* What to produce
Nothing may be dropped or altered: reproduce all the data.

* Source data

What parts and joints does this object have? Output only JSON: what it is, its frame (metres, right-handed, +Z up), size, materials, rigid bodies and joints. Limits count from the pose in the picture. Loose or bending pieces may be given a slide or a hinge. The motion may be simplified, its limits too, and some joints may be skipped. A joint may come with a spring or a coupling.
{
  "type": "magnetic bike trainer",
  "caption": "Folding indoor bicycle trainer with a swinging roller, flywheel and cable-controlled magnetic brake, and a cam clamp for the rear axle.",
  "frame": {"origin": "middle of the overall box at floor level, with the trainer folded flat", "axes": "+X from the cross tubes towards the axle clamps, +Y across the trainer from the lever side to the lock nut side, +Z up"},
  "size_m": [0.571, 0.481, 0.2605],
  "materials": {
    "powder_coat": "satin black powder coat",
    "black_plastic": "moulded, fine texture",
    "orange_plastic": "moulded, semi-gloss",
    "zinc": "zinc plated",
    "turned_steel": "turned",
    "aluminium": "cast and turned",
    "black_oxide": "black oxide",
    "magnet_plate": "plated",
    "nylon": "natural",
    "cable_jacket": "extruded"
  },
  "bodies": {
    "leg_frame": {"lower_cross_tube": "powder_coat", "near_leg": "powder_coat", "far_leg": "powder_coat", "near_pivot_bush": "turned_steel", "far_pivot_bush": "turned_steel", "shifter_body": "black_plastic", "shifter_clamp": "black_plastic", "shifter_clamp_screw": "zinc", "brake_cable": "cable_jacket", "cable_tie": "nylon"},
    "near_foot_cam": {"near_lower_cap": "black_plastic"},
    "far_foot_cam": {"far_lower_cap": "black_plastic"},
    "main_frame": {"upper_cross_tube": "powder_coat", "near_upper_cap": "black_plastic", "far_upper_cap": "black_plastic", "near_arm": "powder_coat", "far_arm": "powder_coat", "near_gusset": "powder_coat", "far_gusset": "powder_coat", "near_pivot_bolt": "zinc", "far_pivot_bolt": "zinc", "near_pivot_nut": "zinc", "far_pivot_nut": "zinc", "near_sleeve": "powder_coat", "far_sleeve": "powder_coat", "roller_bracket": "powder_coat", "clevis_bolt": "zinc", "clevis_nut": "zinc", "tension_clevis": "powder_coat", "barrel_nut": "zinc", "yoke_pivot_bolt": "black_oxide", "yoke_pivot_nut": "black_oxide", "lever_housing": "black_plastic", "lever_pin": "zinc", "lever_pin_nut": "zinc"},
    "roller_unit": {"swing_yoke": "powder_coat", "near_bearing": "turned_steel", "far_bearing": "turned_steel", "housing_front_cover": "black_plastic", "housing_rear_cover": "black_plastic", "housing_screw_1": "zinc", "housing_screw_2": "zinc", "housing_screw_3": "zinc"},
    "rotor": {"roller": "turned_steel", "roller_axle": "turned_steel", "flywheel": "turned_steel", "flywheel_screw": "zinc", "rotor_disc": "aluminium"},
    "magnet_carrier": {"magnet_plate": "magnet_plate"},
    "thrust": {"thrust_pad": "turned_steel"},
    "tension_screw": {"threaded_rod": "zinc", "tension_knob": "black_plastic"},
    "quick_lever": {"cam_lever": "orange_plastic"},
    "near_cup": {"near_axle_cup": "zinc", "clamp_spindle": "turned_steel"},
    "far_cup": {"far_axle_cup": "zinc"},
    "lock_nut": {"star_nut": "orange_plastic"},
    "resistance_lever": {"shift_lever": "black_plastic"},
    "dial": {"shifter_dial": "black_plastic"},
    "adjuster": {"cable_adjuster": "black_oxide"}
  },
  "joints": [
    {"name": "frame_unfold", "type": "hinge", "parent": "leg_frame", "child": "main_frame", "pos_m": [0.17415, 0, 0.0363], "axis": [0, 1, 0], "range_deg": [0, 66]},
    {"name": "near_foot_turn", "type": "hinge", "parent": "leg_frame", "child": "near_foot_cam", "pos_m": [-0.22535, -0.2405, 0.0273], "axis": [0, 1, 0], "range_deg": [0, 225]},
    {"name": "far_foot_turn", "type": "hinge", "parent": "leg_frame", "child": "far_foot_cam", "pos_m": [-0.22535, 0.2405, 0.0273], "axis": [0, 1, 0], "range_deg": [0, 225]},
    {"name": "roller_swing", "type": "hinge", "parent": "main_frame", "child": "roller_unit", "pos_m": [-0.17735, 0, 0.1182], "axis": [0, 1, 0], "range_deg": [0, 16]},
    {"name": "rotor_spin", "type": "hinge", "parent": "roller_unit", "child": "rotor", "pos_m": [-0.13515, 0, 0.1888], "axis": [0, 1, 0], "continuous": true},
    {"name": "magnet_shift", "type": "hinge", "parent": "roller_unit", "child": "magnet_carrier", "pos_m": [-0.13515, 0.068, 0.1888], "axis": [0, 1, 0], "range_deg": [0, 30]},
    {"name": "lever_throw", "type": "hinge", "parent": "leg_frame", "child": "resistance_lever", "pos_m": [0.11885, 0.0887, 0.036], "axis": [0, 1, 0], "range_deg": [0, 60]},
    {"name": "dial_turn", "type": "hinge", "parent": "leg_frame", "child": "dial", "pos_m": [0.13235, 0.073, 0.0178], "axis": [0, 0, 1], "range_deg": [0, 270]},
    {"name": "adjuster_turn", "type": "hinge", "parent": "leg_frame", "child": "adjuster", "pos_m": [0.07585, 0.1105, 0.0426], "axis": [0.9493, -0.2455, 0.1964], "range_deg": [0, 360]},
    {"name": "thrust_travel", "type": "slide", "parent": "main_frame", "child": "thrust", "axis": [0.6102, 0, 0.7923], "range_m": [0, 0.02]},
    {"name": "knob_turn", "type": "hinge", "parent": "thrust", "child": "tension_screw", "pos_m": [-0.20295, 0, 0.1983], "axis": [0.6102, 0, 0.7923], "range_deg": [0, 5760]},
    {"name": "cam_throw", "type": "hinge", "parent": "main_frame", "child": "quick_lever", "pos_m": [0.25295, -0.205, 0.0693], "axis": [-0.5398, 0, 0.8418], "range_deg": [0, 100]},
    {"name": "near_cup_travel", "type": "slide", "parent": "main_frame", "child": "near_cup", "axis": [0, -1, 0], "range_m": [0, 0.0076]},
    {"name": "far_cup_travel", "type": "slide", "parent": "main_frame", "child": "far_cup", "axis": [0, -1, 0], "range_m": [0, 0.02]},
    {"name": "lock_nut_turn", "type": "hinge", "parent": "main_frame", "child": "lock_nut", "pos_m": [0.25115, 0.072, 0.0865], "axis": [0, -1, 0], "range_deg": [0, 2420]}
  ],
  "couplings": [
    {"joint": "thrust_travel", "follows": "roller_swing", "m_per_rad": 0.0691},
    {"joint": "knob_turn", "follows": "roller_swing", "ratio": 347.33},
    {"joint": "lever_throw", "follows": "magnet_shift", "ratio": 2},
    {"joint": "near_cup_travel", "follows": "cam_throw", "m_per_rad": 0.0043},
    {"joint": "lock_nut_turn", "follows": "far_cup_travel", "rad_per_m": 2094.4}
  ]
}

* Correct output
What parts and joints does this object have? Output only JSON: what it is, its frame (metres, right-handed, +Z up), size, materials, rigid bodies and joints. Limits count from the pose in the picture. Loose or bending pieces may be given a slide or a hinge. The motion may be simplified, its limits too, and some joints may be skipped. A joint may come with a spring or a coupling.
{
  "type": "magnetic bike trainer",
  "caption": "Folding indoor bicycle trainer with a swinging roller, flywheel and cable-controlled magnetic brake, and a cam clamp for the rear axle.",
  "frame": {"origin": "middle of the overall box at floor level, with the trainer folded flat", "axes": "+X from the cross tubes towards the axle clamps, +Y across the trainer from the lever side to the lock nut side, +Z up"},
  "size_m": [0.571, 0.481, 0.2605],
  "materials": {
    "powder_coat": "satin black powder coat",
    "black_plastic": "moulded, fine texture",
    "orange_plastic": "moulded, semi-gloss",
    "zinc": "zinc plated",
    "turned_steel": "turned",
    "aluminium": "cast and turned",
    "black_oxide": "black oxide",
    "magnet_plate": "plated",
    "nylon": "natural",
    "cable_jacket": "extruded"
  },
  "bodies": {
    "leg_frame": {"lower_cross_tube": "powder_coat", "near_leg": "powder_coat", "far_leg": "powder_coat", "near_pivot_bush": "turned_steel", "far_pivot_bush": "turned_steel", "shifter_body": "black_plastic", "shifter_clamp": "black_plastic", "shifter_clamp_screw": "zinc", "brake_cable": "cable_jacket", "cable_tie": "nylon"},
    "near_foot_cam": {"near_lower_cap": "black_plastic"},
    "far_foot_cam": {"far_lower_cap": "black_plastic"},
    "main_frame": {"upper_cross_tube": "powder_coat", "near_upper_cap": "black_plastic", "far_upper_cap": "black_plastic", "near_arm": "powder_coat", "far_arm": "powder_coat", "near_gusset": "powder_coat", "far_gusset": "powder_coat", "near_pivot_bolt": "zinc", "far_pivot_bolt": "zinc", "near_pivot_nut": "zinc", "far_pivot_nut": "zinc", "near_sleeve": "powder_coat", "far_sleeve": "powder_coat", "roller_bracket": "powder_coat", "clevis_bolt": "zinc", "clevis_nut": "zinc", "tension_clevis": "powder_coat", "barrel_nut": "zinc", "yoke_pivot_bolt": "black_oxide", "yoke_pivot_nut": "black_oxide", "lever_housing": "black_plastic", "lever_pin": "zinc", "lever_pin_nut": "zinc"},
    "roller_unit": {"swing_yoke": "powder_coat", "near_bearing": "turned_steel", "far_bearing": "turned_steel", "housing_front_cover": "black_plastic", "housing_rear_cover": "black_plastic", "housing_screw_1": "zinc", "housing_screw_2": "zinc", "housing_screw_3": "zinc"},
    "rotor": {"roller": "turned_steel", "roller_axle": "turned_steel", "flywheel": "turned_steel", "flywheel_screw": "zinc", "rotor_disc": "aluminium"},
    "magnet_carrier": {"magnet_plate": "magnet_plate"},
    "thrust": {"thrust_pad": "turned_steel"},
    "tension_screw": {"threaded_rod": "zinc", "tension_knob": "black_plastic"},
    "quick_lever": {"cam_lever": "orange_plastic"},
    "near_cup": {"near_axle_cup": "zinc", "clamp_spindle": "turned_steel"},
    "far_cup": {"far_axle_cup": "zinc"},
    "lock_nut": {"star_nut": "orange_plastic"},
    "resistance_lever": {"shift_lever": "black_plastic"},
    "dial": {"shifter_dial": "black_plastic"},
    "adjuster": {"cable_adjuster": "black_oxide"}
  },
  "joints": [
    {"name": "frame_unfold", "type": "hinge", "parent": "leg_frame", "child": "main_frame", "pos_m": [0.17415, 0, 0.0363], "axis": [0, 1, 0], "range_deg": [0, 66]},
    {"name": "near_foot_turn", "type": "hinge", "parent": "leg_frame", "child": "near_foot_cam", "pos_m": [-0.22535, -0.2405, 0.0273], "axis": [0, 1, 0], "range_deg": [0, 225]},
    {"name": "far_foot_turn", "type": "hinge", "parent": "leg_frame", "child": "far_foot_cam", "pos_m": [-0.22535, 0.2405, 0.0273], "axis": [0, 1, 0], "range_deg": [0, 225]},
    {"name": "roller_swing", "type": "hinge", "parent": "main_frame", "child": "roller_unit", "pos_m": [-0.17735, 0, 0.1182], "axis": [0, 1, 0], "range_deg": [0, 16]},
    {"name": "rotor_spin", "type": "hinge", "parent": "roller_unit", "child": "rotor", "pos_m": [-0.13515, 0, 0.1888], "axis": [0, 1, 0], "continuous": true},
    {"name": "magnet_shift", "type": "hinge", "parent": "roller_unit", "child": "magnet_carrier", "pos_m": [-0.13515, 0.068, 0.1888], "axis": [0, 1, 0], "range_deg": [0, 30]},
    {"name": "lever_throw", "type": "hinge", "parent": "leg_frame", "child": "resistance_lever", "pos_m": [0.11885, 0.0887, 0.036], "axis": [0, 1, 0], "range_deg": [0, 60]},
    {"name": "dial_turn", "type": "hinge", "parent": "leg_frame", "child": "dial", "pos_m": [0.13235, 0.073, 0.0178], "axis": [0, 0, 1], "range_deg": [0, 270]},
    {"name": "adjuster_turn", "type": "hinge", "parent": "leg_frame", "child": "adjuster", "pos_m": [0.07585, 0.1105, 0.0426], "axis": [0.9493, -0.2455, 0.1964], "range_deg": [0, 360]},
    {"name": "thrust_travel", "type": "slide", "parent": "main_frame", "child": "thrust", "axis": [0.6102, 0, 0.7923], "range_m": [0, 0.02]},
    {"name": "knob_turn", "type": "hinge", "parent": "thrust", "child": "tension_screw", "pos_m": [-0.20295, 0, 0.1983], "axis": [0.6102, 0, 0.7923], "range_deg": [0, 5760]},
    {"name": "cam_throw", "type": "hinge", "parent": "main_frame", "child": "quick_lever", "pos_m": [0.25295, -0.205, 0.0693], "axis": [-0.5398, 0, 0.8418], "range_deg": [0, 100]},
    {"name": "near_cup_travel", "type": "slide", "parent": "main_frame", "child": "near_cup", "axis": [0, -1, 0], "range_m": [0, 0.0076]},
    {"name": "far_cup_travel", "type": "slide", "parent": "main_frame", "child": "far_cup", "axis": [0, -1, 0], "range_m": [0, 0.02]},
    {"name": "lock_nut_turn", "type": "hinge", "parent": "main_frame", "child": "lock_nut", "pos_m": [0.25115, 0.072, 0.0865], "axis": [0, -1, 0], "range_deg": [0, 2420]}
  ],
  "couplings": [
    {"joint": "thrust_travel", "follows": "roller_swing", "m_per_rad": 0.0691},
    {"joint": "knob_turn", "follows": "roller_swing", "ratio": 347.33},
    {"joint": "lever_throw", "follows": "magnet_shift", "ratio": 2},
    {"joint": "near_cup_travel", "follows": "cam_throw", "m_per_rad": 0.0043},
    {"joint": "lock_nut_turn", "follows": "far_cup_travel", "rad_per_m": 2094.4}
  ]
}